En forme de L, les volumes de chaque programme s’imbriquent : le programme du SPIP défini le front bâti tandis que la zone de détention du QSL se développe à l’intérieur du cœur d’ilot.
Depuis l’extérieur, le bâtiment se présente comme un parallélépipède compact à l’angle de deux rues. Seule irrégularité dans le volume, en façade Sud, l’entrée du Quartier de semi-liberté crée une grande ouverture dans le monolithe.
Un large porte-à-faux surplombe un espace extérieur, sorte de zone de transition plus souple mais sécurisée.
Fonctionnement
Les bureaux du SPIP, disposés à l’angle du boulevard du Général Leclerc et de la rue des Acacias, sont orientés sur la rue. La zone d’accueil permet l’accès aux box d’entretien et aux salles d’actions collectives du R+1, ainsi qu’aux zones administratives et de direction, situées aux R+2 et R+3.

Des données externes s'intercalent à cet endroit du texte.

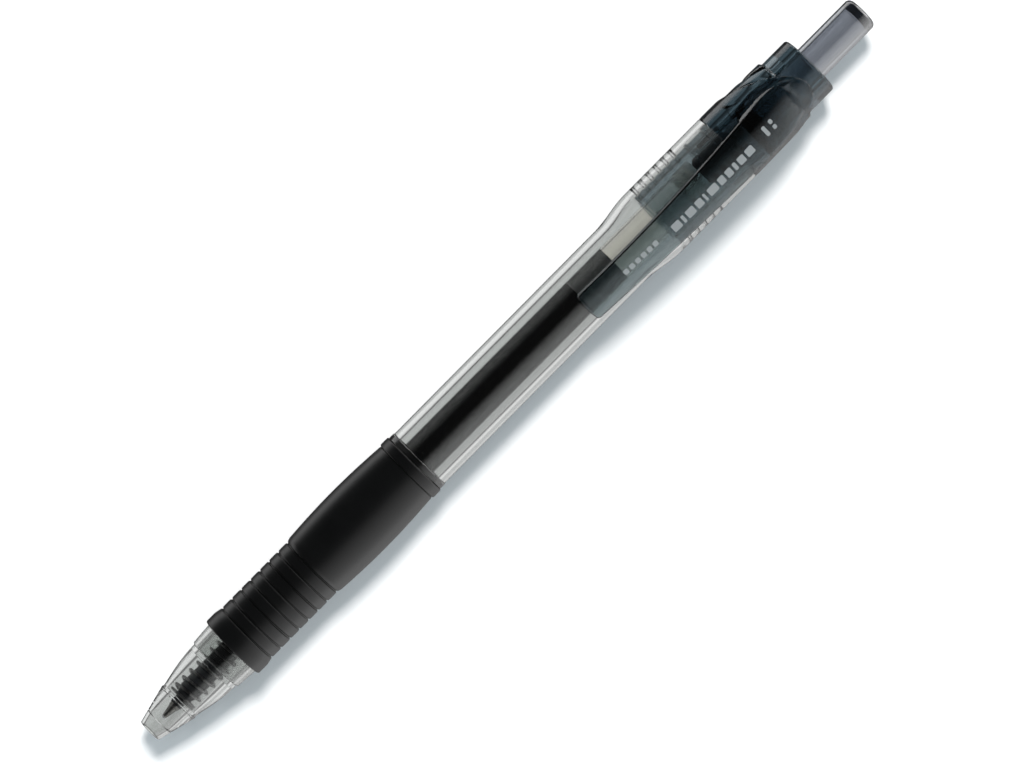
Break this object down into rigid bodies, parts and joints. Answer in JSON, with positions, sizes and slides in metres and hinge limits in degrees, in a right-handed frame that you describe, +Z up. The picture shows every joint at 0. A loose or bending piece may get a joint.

L’organisation des différentes zones du Quartier de Semi-Liberté est contrôlée à partir du poste d’entrée protégée (PEP). Placé stratégiquement, il bénéficie d’une vue directe sur la cour d’accueil qui gère les accès aux zones logistiques, administratives et de détention.
Sur quatre niveaux, le Quartier de semi-liberté compte 89 cellules accueillant 92 détenus. Les cellules sont desservies par des larges circulations et bénéficient de vues, soit sur la cour de promenade soit sur les jardins plantés, sans vis-à-vis. Les salles collectives (réfectoire, salle de musculation, médiathèque et laverie) situées au rez-de-chaussée s’ouvrent sur la cour de promenade.